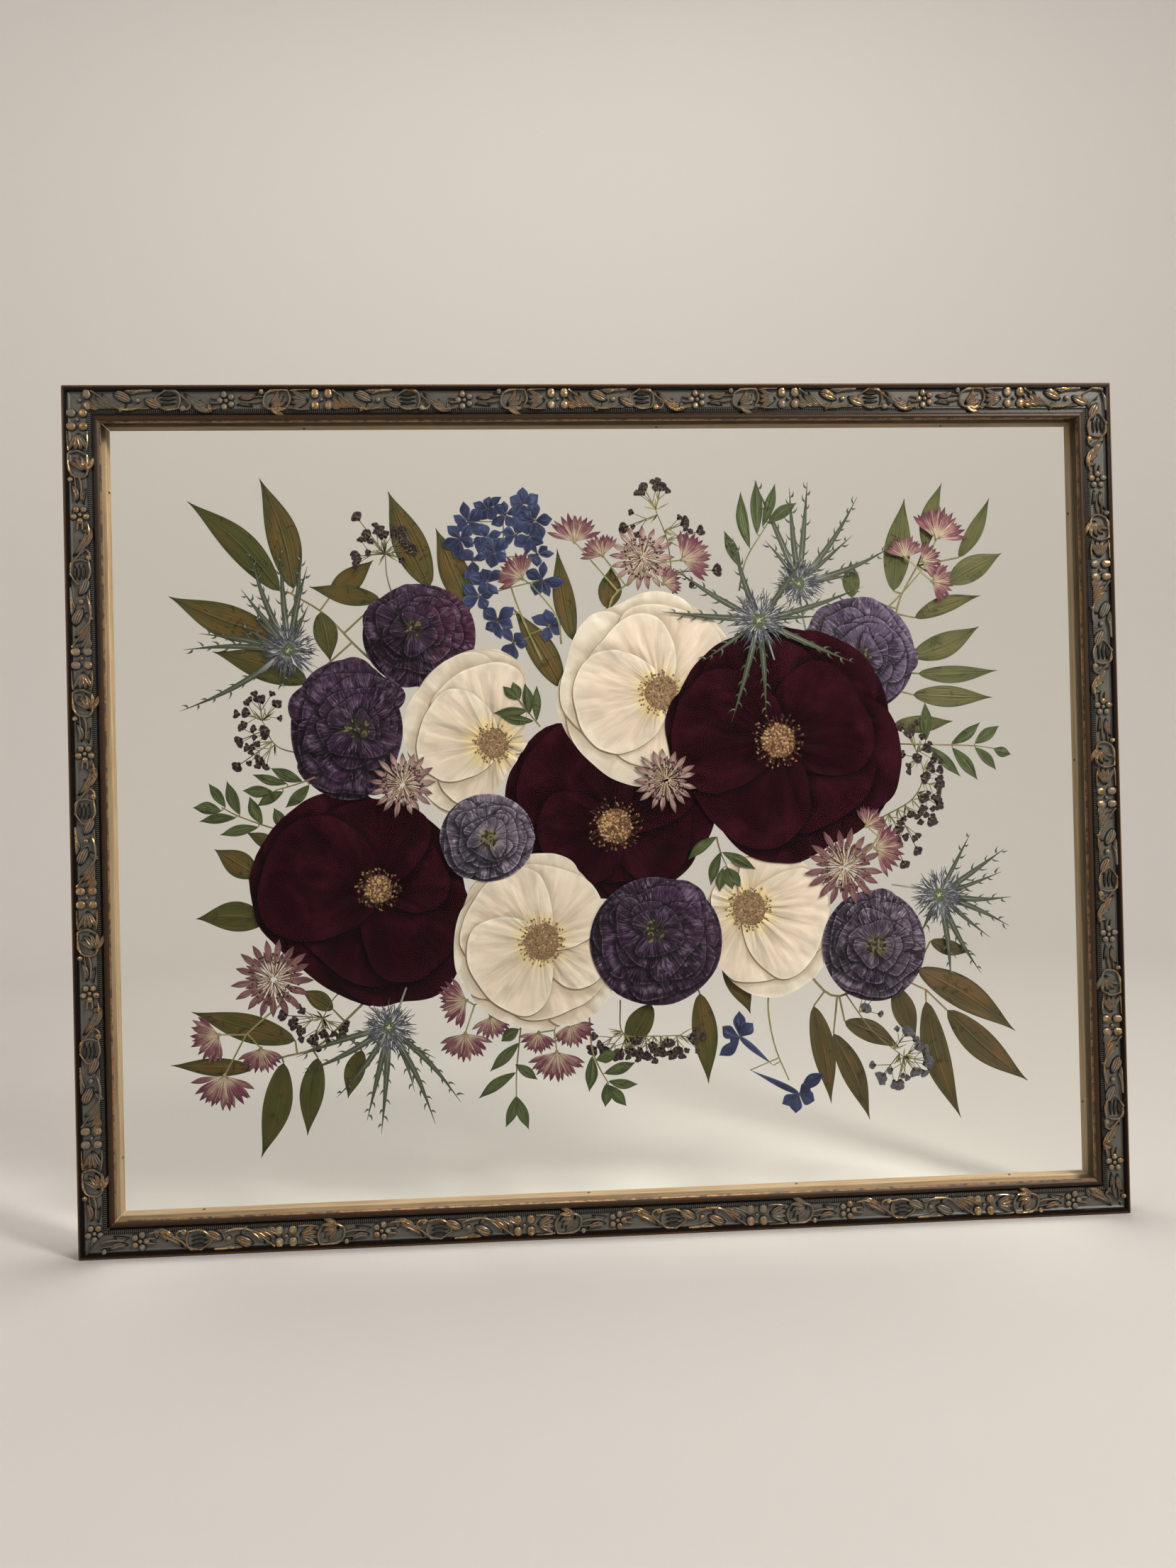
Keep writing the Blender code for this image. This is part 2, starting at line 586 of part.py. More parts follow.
def pressed_piece(name, layer, outlines, material, collection):
    """Join flat outlines into one solid in a layer. Each outline is (points, share, rounded):
    share is how much of the layer's thickness it fills, measured from its back."""
    back = FIRST_LAYER + layer * LAYER_PITCH + LAYER_THICKNESS - FRAME_DEPTH / 2
    facing = Matrix.Rotation(math.radians(90), 4, "X")
    plates = []
    for number, (points, share, rounded) in enumerate(outlines):
        step = STEP * (1 + number % STEP_COUNT) if number else 0.0
        thickness = LAYER_THICKNESS * share - 2 * step
        middle = back - step - thickness / 2
        placement = Matrix.Translation((0.0, middle * MM, 0.0)) @ facing
        plates.append(flat_outline(f"{name}_{number}", points, thickness, placement, rounded))
    piece = plates[0]
    piece.name = name
    piece.data.name = name
    collection.objects.link(piece)
    if len(plates) > 1:
        join_into(piece, plates[1:])
    piece.data.materials.clear()
    piece.data.materials.append(material)


def join_into(piece, others):
    """Unite other solids with a piece, and remove them."""
    operands = new_collection(f"{piece.name}_operands")
    for other in others:
        operands.objects.link(other)
    union = piece.modifiers.new("Unite", "BOOLEAN")
    union.operation = "UNION"
    union.operand_type = "COLLECTION"
    union.collection = operands
    union.solver = "EXACT"
    union.use_self = True
    graph = bpy.context.evaluated_depsgraph_get()
    united = bpy.data.meshes.new_from_object(piece.evaluated_get(graph))
    piece.modifiers.remove(union)
    simplify(united, Matrix.Identity(4))
    piece.data = united
    for other in others:
        bpy.data.objects.remove(other, do_unlink=True)
    bpy.data.collections.remove(operands)


def stalked(stem, base, outline):
    """Return a leaf's outline with its stalk. The outline's first point, at its base, is drawn
    out to the nearest point of the stem, unless the leaf turns back over its stalk."""
    foot = nearest_on(stem, base)
    if math.dist(foot, base) < SHORTEST_STALK:
        return [outline]
    direction, length = unit(foot, base)
    middle = [sum(values) / len(outline) for values in zip(*outline)]
    leaf_direction, _ = unit(base, middle)
    half = TWIG_WIDTH / 2
    if direction[0] * leaf_direction[0] + direction[1] * leaf_direction[1] < LEAST_COSINE:
        route = [along(foot, direction, -STALK_TUCK), along(base, leaf_direction, TWIG_WIDTH)]
        return [outline, stem_outline(route, TWIG_WIDTH)]
    stalk = [
        along(foot, direction, length, -half),
        along(foot, direction, -STALK_TUCK, -half),
        along(foot, direction, -STALK_TUCK, half),
        along(foot, direction, length, half),
    ]
    return [[*stalk, *outline[1:]]]


def sprig(name, layer, stem, tips, material, collection):
    """Join a stem with what grows on it. Each tip is (its base, its outline, share)."""
    outlines = [(stem_outline(stem, STEM_WIDTH), 1.0, False)]
    for base, outline, share in tips:
        outlines += [(points, share, False) for points in stalked(stem, base, outline)]
    pressed_piece(name, layer, outlines, material, collection)


def pointing_away(stem, middle, half_length):
    """Return the base and tip of a bud or petal that points away from a stem."""
    direction, _ = unit(nearest_on(stem, middle), middle)
    return along(middle, direction, -half_length), along(middle, direction, half_length)


def make_roses(collection):
    """Make the open roses: wide outer petals, inner petals, and a disc of stamens."""
    for name, (layer, middle, radius, corners) in ROSES.items():
        colour = RED_ROSE_COLOUR if "red" in name else WHITE_ROSE_COLOUR
        width = max(x for x, _ in corners) - min(x for x, _ in corners)
        reach = width * ROSE_INNER
        inner = lobed_outline(middle, reach, reach, ROSE_LOBES, ROSE_NOTCH, 3 * ROSE_LOBES)
        stamens = round_outline(middle, radius, radius, STAMEN_CORNERS)
        outlines = [(corners, BASE_SHARE, True), (inner, INNER_SHARE, False), (stamens, 1.0, False)]
        pressed_piece(name, layer, outlines, finish(name, colour, 0.75), collection)


def make_ranunculus(collection):
    """Make the ranunculus: lobed, crumpled petals around a small pistil."""
    for name, (layer, middle, half_width, half_height, heart) in RANUNCULUS.items():
        petals = lobed_outline(
            middle, half_width, half_height, RANUNCULUS_LOBES, RANUNCULUS_NOTCH,
            3 * RANUNCULUS_LOBES,
        )
        inner = lobed_outline(
            heart, half_width * RANUNCULUS_INNER, half_height * RANUNCULUS_INNER,
            RANUNCULUS_INNER_LOBES, RANUNCULUS_INNER_NOTCH, 2 * RANUNCULUS_INNER_LOBES,
            RANUNCULUS_INNER_TURN,
        )
        pistil = round_outline(heart, PISTIL_RADIUS, PISTIL_RADIUS, PISTIL_CORNERS)
        outlines = [(petals, BASE_SHARE, False), (inner, INNER_SHARE, False), (pistil, 1.0, False)]
        pressed_piece(name, layer, outlines, finish(name, RANUNCULUS_COLOUR, 0.8), collection)


def make_astrantia(collection):
    """Make the star-shaped heads, seen from the front and from the side."""
    for name, (layer, middle, radius) in ASTRANTIA_HEADS.items():
        bracts = lobed_outline(middle, radius, radius, BRACT_COUNT, BRACT_NOTCH, 2 * BRACT_COUNT)
        florets = round_outline(middle, radius * FLORETS, radius * FLORETS, FLORET_CORNERS)
        outlines = [(bracts, BASE_SHARE, False), (florets, 1.0, False)]
        pressed_piece(name, layer, outlines, finish(name, ASTRANTIA_COLOUR, 0.8), collection)
    for name, (layer, stem, heads) in ASTRANTIA_SPRIGS.items():
        tips = []
        for foot, pointing, reach in heads:
            if pointing is None:
                head = lobed_outline(foot, reach, reach, BRACT_COUNT, BRACT_NOTCH, 2 * BRACT_COUNT)
                tips.append((foot, head, LEAF_SHARE))
            else:
                tips.append((foot, fan_outline(foot, pointing, reach), LEAF_SHARE))
        sprig(name, layer, stem, tips, finish(name, ASTRANTIA_COLOUR, 0.8), collection)


def make_eryngium(collection):
    """Make the sea holly heads: a domed cone in a ruff of long spiny bracts."""
    for name, (layer, middle, radius, tips, stem) in ERYNGIUM.items():
        bracts = star_outline(middle, tips, radius * ERYNGIUM_NECK)
        cone = round_outline(middle, radius * ERYNGIUM_NECK, radius, CONE_CORNERS)
        outlines = [
            (bracts, BASE_SHARE, False),
            (stem_outline(stem, STEM_WIDTH), LEAF_SHARE, False),
            (cone, 1.0, False),
        ]
        pressed_piece(name, layer, outlines, finish(name, ERYNGIUM_COLOUR, 0.7), collection)


def make_delphinium(collection):
    """Make the blue sprays: small petals on a branching stem."""
    for name, (layer, stem, petals) in DELPHINIUM.items():
        ends = [pointing_away(stem, middle, DELPHINIUM_PETAL) for middle in petals]
        tips = [
            (
                base,
                leaf_outline(base, tip, DELPHINIUM_PETAL_WIDTH, 1, DELPHINIUM_FULLEST),
                LEAF_SHARE,
            )
            for base, tip in ends
        ]
        sprig(name, layer, stem, tips, finish(name, DELPHINIUM_COLOUR, 0.8), collection)


def make_foliage(collection):
    """Make the ruscus leaves, the green leaflets and the buds, each sprig on its stem."""
    for name, (layer, stem, leaves) in RUSCUS.items():
        tips = [
            (base, leaf_outline(base, tip, width), LEAF_SHARE) for tip, base, width in leaves
        ]
        sprig(name, layer, stem, tips, finish(name, RUSCUS_COLOUR, 0.6), collection)
    for name, (layer, stem, leaflets) in LEAFLETS.items():
        tips = [
            (base, leaf_outline(base, tip, LEAFLET_WIDTH, 1), LEAF_SHARE) for tip, base in leaflets
        ]
        sprig(name, layer, stem, tips, finish(name, LEAFLET_COLOUR, 0.7), collection)
    for name, (layer, stem, buds) in BUDS.items():
        ends = [pointing_away(stem, middle, BUD_LENGTH / 2) for middle in buds]
        tips = [
            (base, leaf_outline(base, tip, BUD_WIDTH, 1, BUD_FULLEST), LEAF_SHARE)
            for base, tip in ends
        ]
        sprig(name, layer, stem, tips, finish(name, BUD_COLOUR, 0.6), collection)


def main():
    """Make the whole frame."""
    empty_the_scene()
    collection = new_collection("pressed flower frame")
    carved_wood = finish("carved_wood", (0.06, 0.045, 0.03), 0.45, metallic=0.4)
    raw_wood = finish("raw_wood", (0.51, 0.33, 0.14), 0.8)
    clear_glass = finish("clear_glass", (0.95, 0.97, 0.96), 0.02, transmission=1.0)
    four_sides("rail", RAIL_SECTION, carved_wood, collection)
    four_sides("stop", STOP_SECTION, raw_wood, collection)
    glass_pane("glass_front", FRONT_GLASS, clear_glass, collection)
    glass_pane("glass_back", BACK_GLASS, clear_glass, collection)
    make_roses(collection)
    make_ranunculus(collection)
    make_astrantia(collection)
    make_eryngium(collection)
    make_delphinium(collection)
    make_foliage(collection)


main()
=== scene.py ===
# %% [markdown]
# # A frame of pressed flowers
#
# The real object is a picture frame of dark, carved and gilded moulding. It holds two panes of
# glass, and between them lie roses, ranunculus, astrantia, sea holly, delphinium, leaves and
# buds, all dried flat. Bare wood strips keep the panes in from behind.
#
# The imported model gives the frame's rails, strips and panes at their real size, and one flat
# solid for each flower or sprig. Here those flat solids are replaced by flowers that are built
# petal by petal, and every surface gets its finish. Sizes on the frame are in millimetres, and
# places on its face are (x, z) pairs as in the model. The camera, floor and lights are placed
# in metres.

import math
import random

import bpy
import numpy as np
from mathutils import Matrix, Vector


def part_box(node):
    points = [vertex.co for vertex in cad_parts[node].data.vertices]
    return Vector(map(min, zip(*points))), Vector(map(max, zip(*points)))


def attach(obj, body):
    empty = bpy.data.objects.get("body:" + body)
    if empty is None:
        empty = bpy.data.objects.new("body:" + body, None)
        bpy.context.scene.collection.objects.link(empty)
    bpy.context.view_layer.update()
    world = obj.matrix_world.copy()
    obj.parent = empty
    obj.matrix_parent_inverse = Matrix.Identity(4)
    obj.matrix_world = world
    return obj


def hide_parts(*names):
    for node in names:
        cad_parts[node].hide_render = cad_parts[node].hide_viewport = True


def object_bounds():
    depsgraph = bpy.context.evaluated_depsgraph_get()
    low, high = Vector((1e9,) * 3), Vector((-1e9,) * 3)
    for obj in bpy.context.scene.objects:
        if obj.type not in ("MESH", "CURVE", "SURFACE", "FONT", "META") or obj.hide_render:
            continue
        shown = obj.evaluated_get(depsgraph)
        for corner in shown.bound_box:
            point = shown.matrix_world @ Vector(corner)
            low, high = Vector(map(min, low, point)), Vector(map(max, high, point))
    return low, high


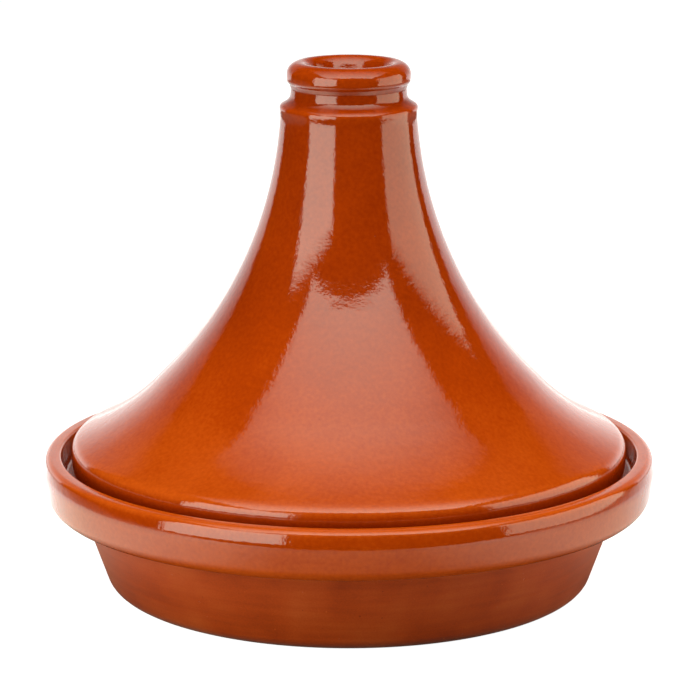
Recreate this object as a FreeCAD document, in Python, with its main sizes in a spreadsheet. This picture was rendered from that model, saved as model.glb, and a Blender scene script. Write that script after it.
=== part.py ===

*Task requirements*.
Copy exactly the lines above, from the one containing "depsgraph = bpy.context.evaluated_depsgraph_get()" through the very last line.

*Exercise result*.
    depsgraph = bpy.context.evaluated_depsgraph_get()
    low, high = Vector((1e9,) * 3), Vector((-1e9,) * 3)
    for obj in bpy.context.scene.objects:
        if obj.type not in ("MESH", "CURVE", "SURFACE", "FONT", "META") or obj.hide_render:
            continue
        shown = obj.evaluated_get(depsgraph)
        for corner in shown.bound_box:
            point = shown.matrix_world @ Vector(corner)
            low, high = Vector(map(min, low, point)), Vector(map(max, high, point))
    return low, high


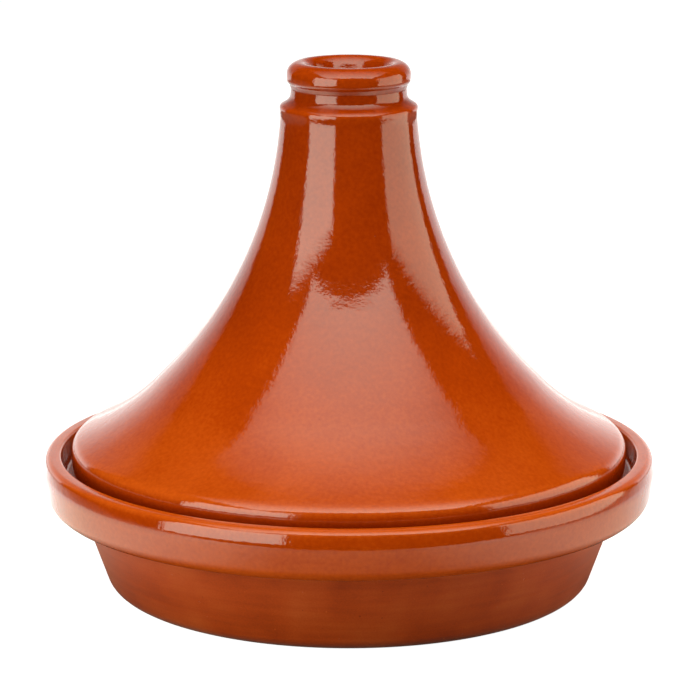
Recreate this object as a FreeCAD document, in Python, with its main sizes in a spreadsheet. This picture was rendered from that model, saved as model.glb, and a Blender scene script. Write that script after it.
=== part.py ===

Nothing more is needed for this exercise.